小説VS漫画 リレー作品:第2話 癌口(小説)
エレベーターの扉が開いた瞬間、生暖かい空気が一気に流れ込んできた。視界に広がるのは現実から遠く離れた狂気の世界。薄暗い中で芋虫のように蠢く臓物と、血溜まりに悦ぶ蛆。一歩先の地面は赤黒くブヨブヨしていて、生肉のようにも見える。エレベーターの床との境目が、現実との境界線にも思えた。
脂と血の臭いが容赦なく肺に流れ込み、胃袋がひっくり返りそうになる。鼻と口を押えてもまるで意味がなかった。頭がぼんやりとしてきて目が霞み、思わず膝をついてしまう。
すると足元に携帯が落ちているのに気付いた。一瞬だけ誰のだろうかと思ってしまった。それが自分の携帯であることすら分からなくなる程に混乱していたのだ。
圏外になっているというのに、画面には「着信メール一件」と表示されている。携帯を操作し、届いたメールを確認すると、また自分からのメールだった。
差出人:自分
宛先 :自分
件名 :指示
引き返す→飛び降りる
引き返すというのはこの世界から元の世界にもどるということなのだろうか? しかしそうだとしても飛び降りるというのが分からない。恐る恐る顔を上げて、必死に見ないようにしていた異界を見渡す。
自然と眉間に皺が寄り、目を細めてしまうのはこの世界を見てはいけないと本能的に判断しているからだろう。
飛び降りられるような場所を探してみたが、それらしい場所は見つからない。結局何をどうすれば良いのかも分からない、かといってエレベーターの外に出て探索する勇気もなかった。
途方に暮れてしまいそうになったその時、ふと試していないことがあるのに気が付いた。エレベーターのボタンを押していない。
こんな単純なことすら忘れていた自分に腹が立つ。と、同時にここから戻れるかもしれないという希望が生まれた。

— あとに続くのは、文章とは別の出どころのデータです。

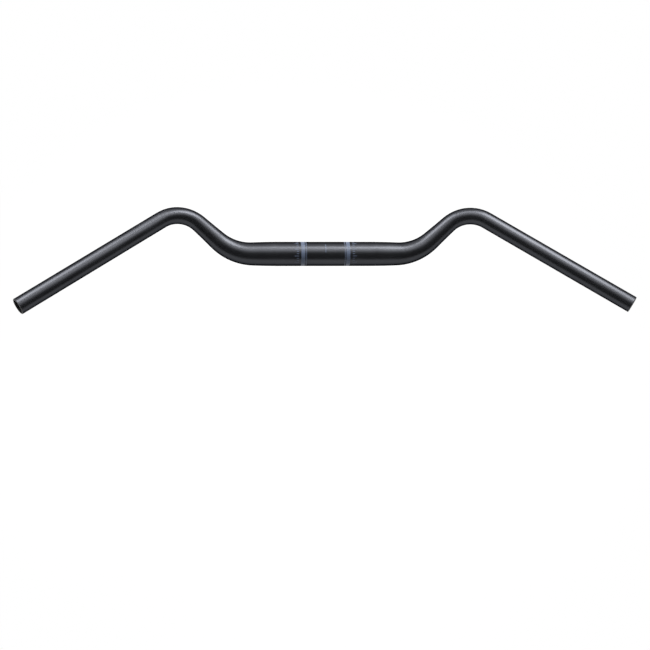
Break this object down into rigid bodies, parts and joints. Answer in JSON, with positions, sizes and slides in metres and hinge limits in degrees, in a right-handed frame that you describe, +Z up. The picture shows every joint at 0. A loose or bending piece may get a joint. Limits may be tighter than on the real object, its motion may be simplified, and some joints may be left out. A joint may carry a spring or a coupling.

内側の手すりに掴まり、力の入らない足で必死に立ち上がる。開きっぱなしの扉をとりあえず閉めようと、手を伸ばして開閉ボタンを押した。
だが、ボタンは反応しなかった。背骨に氷水を流されたかのような寒気を感じる。
「大丈夫だ……きっとほかのボタンは反応するはずだ…………」
声に出して自分に言い聞かせるが、心臓は今にも破裂するのではないかと思える程に鼓動し、背中からは大量の冷や汗が流れていた。
震える指を一階のボタンに近づける。しかし乱れる呼吸と揺れる視界のせいで狙いが定まらない。手すりの上に肘を乗せて体を固定し、右手で左手を支えながらボタンを押しにかかる。エレベーターのボタンを押すだけで、ここまで苦労している自分が情けなくなってきた。
ようやくボタンを押せた! と喜んだのも一瞬。エレベーターは動かなかった。しかしそれを認めたくなくて何度も押してみる。一階だけではなく、全てのボタンを拳で狂ったように叩き押す。
それでも反応しないのが分かった途端、突然恐怖が襲ってきた。まだ方法はあるという小さな余裕ですら失ってしまった。
鼻の裏にこびりついた臭いが絶望の脳味噌をさらに破壊していく。激しい耳鳴りと頭痛が吐き気を呼ぶ。今崩れ落ちたら狂ってしまうという予感がする。足元がひどく揺れていて立っているのが辛い。
最悪な人生だった。やりたいこともなくて何となく大学に行ったけれど、結局引きこもりになって……それで…………こんな結末だ。
最後に思うのは後悔ばかりだった。あの時こうすれば良かった、あの時はああすれば良かった。もう遅いと分かっていても考えずにはいられなかった。
――あぁ、もうダメかもしれない。
垂れさがる瞼で視界が閉じられようとしたその時、突然誰かに体を支えられた。
「おいおい……こんな場所で狂うのかい? それは少し早すぎるよ」
男の声が聞こえたのを最後に私は気を失ってしまった。その声は静かでか細いというのに、何処か楽しくて仕方がないようにも聞こえた。